Spring. The word itself puts a bounce in our step. After this harsh winter, it might make us take flight. Besides being a seasonal change, spring gives us a sense of hope. Life is opening around us. The smell of soil and blossoms greet our mornings. We can hear the cardinal’s song again. Best of all, we are no longer rushing from car to house in order to avoid becoming a human icicle. We’ve started to shed a layer of two.
Sometimes in the middle of the darkest of winters, we think that spring will never come. We look at life through winter lenses. Still, as Emily Bronte penned, “No coward soul is mine.” While battling winter storms, New Englanders bound together. Our reward? Not only did we beat the record (“snowiest season ever in Boston”), but we are standing strong, ready to enjoy the spring that awaits us. As I penned in one of my poems entitled Another New England Winter:
Come March, we notice
first buds unfurling.
We crack our windows;
let in light breezes.
They carry pollen,
fresh and sticky to our sills.
We are winter survivors,
lovers of spring.
New Englanders are a hearty lot, for sure. It’s hard to believe that two years ago this month we were challenged beyond the imaginable. Into a spring day that was filled with hope and longing after months of training and hardship, came the Boston Marathon bombing. The heartache of that day will never leave us. With the trial of Dzhokhar Tsarnaov now playing out before us, we’ve had a constant reminder of that day when our lives were changed forever. And yet we emerged “Boston Strong,” with strength from an attack that was meant to leave us fearful and hopeless.
In their book, “Long Mile Home,” Scott Helman and Jenna Russell recount the events of the Marathon bombing and the “epic hunt for justice.” As reporters for The Boston Globe, Helman and Russell focused on the lives of five people and how this tragedy brought them together. In The Washington Post (4/4/2014), Lenny Bernstein writes that this story “is also a portrait of a major American city, its psyche and the distance runners who consider the race a sacred rite.” What I found most impressive was the bittersweet beauty that emerged out of this dark day. Lives were destroyed and lives were forever altered, but those who survived became stronger.
Miners are another group of people who step into darkness on a daily basis. Published in September 2014, “Deep Down Dark” is the work of Pulitzer Prize-winning journalist, Héctor Tobar. Tobar recalls the collapse of the San Jose Mine outside of Coipipo Chile. He was granted exclusive access to the miners and their stories. In August 2010 the world watched this event unfolding, mesmerized for days, awaiting an outcome. Would 33 miners survive their entrapment thousands of feet beneath the earth for sixty nine days? At times the men felt the cave was their coffin, but they came to see it as a church, and their sheer determination to believe in the possibility of their survival was a miracle in itself. After emerging into the light, the men continued to experience recurring nightmares Still they are changed people after facing death. As survivors they are kinder to others now, and they spend more time with their loved ones. Surprisingly, many have returned to their life as miners. As one miner, Luis Urzúa said: “That’s the life of a miner.”
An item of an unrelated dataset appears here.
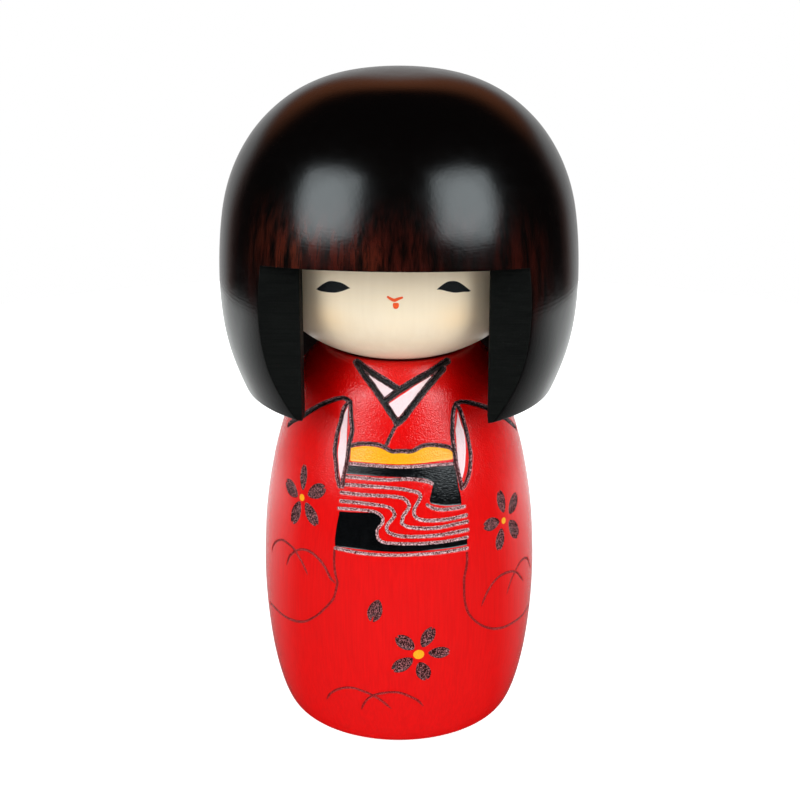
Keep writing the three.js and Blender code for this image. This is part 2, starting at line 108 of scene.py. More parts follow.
# ------------------------------------------------------------------ small numeric tools
def smooth_curve(points, n, closed=False):
    """Centripetal Catmull-Rom curve through the points, n steps per span."""
    p = np.asarray(points, float)
    if closed:
        q = np.vstack([p[-1:], p, p[:2]])
    else:
        q = np.vstack([2 * p[0] - p[1], p, 2 * p[-1] - p[-2]])
    out = []
    for i in range(1, len(q) - 2):
        p0, p1, p2, p3 = q[i - 1], q[i], q[i + 1], q[i + 2]
        a = max(np.linalg.norm((p1 - p0)[:2]), 1e-6) ** 0.5
        b = max(np.linalg.norm((p2 - p1)[:2]), 1e-6) ** 0.5
        c = max(np.linalg.norm((p3 - p2)[:2]), 1e-6) ** 0.5
        m1 = (p2 - p1) + b * ((p1 - p0) / a - (p2 - p0) / (a + b))
        m2 = (p2 - p1) + b * ((p3 - p2) / c - (p3 - p1) / (b + c))
        t = np.linspace(0, 1, n, endpoint=False)[:, None]
        out.append((2 * (p1 - p2) + m1 + m2) * t ** 3 + (-3 * (p1 - p2) - m1 - m1 - m2) * t ** 2 + m1 * t + p1)
    if not closed:
        out.append(p[-1:])
    return np.vstack(out)


def fair(outline, sigma, keep_lo, keep_hi):
    """Evens out the measured outline by sliding averages; the two ends stay as they are."""
    p = np.asarray(outline, float)
    s = np.concatenate([[0], np.cumsum(np.hypot(*np.diff(p, axis=0).T))])
    g = np.linspace(0, s[-1], int(s[-1] / 0.05) + 1)
    q = np.stack([np.interp(g, s, p[:, 0]), np.interp(g, s, p[:, 1])], 1)
    k = int(3 * sigma / 0.05)
    w = np.exp(-0.5 * (np.arange(-k, k + 1) * 0.05 / sigma) ** 2)
    w /= w.sum()
    pad = np.vstack([2 * q[0] - q[k:0:-1], q, 2 * q[-1] - q[-2:-k - 2:-1]])
    f = np.stack([np.convolve(pad[:, 0], w, "valid"), np.convolve(pad[:, 1], w, "valid")], 1)
    lo = np.clip((g - keep_lo) / max(keep_lo, 1e-6), 0, 1) if keep_lo > 0 else np.ones_like(g)
    hi = np.clip((g[-1] - keep_hi - g) / max(keep_hi, 1e-6), 0, 1) if keep_hi > 0 else np.ones_like(g)
    m = (lo * hi)[:, None]
    m = m * m * (3 - 2 * m)
    return q * (1 - m) + f * m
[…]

Beloved poet, Donald Hall, is also a survivor of winter’s darkness. After his wife, Jane Kenyon, passed away from cancer, Hall took to words and poetry to lament this passing. He wrote many poems to Jane, eventually naming his collection “Without.” As the book jacket describes: “Without” will touch every feeling reader, for everyone has suffered loss and required the fellowship of elegy. “Without” is “Hall’s greatest and most honorable achievement—his gift and testimony, his lament and his celebration of loss and of love.”
Like the Bostonians and the miners, Hall doesn’t remain in the depths of despair. He rises from it. His book moves through grief, but it reaches toward spring as well. In one poem entitled “Letter After a Year,” Hall describes his visit to his wife’s grave, one year later.
Last week the goldfinches
flew back for a second spring.
Again I witnessed snowdrops
worry from dead leaves
into air. Now your hillside
daffodils edge up, and today
it’s a year since we set you down
at the border of the graveyard
on a breezy April day.
Hall welcomes spring and the blooming of daffodils. The start of a new life is possible, even if it begins next to his wife’s grave.
After this hard winter we, too, want to move beyond the drifts and darkness. Perhaps it’s best to concentrate on the idea of spring as a verb—“to be resilient, or elastic,” “to grow forth as a plant,” “to stretch out in height.” Essentially in spring we are rising up from the dark rich soil.
Like you, I have journeyed through many winters. As I wrote in my poem, Awakenings:
I await first droplets,
Sun on snow,
Snow into water,
first steamy risings
loosenings,
flow.
After all, we are “winter survivors, lovers of spring.”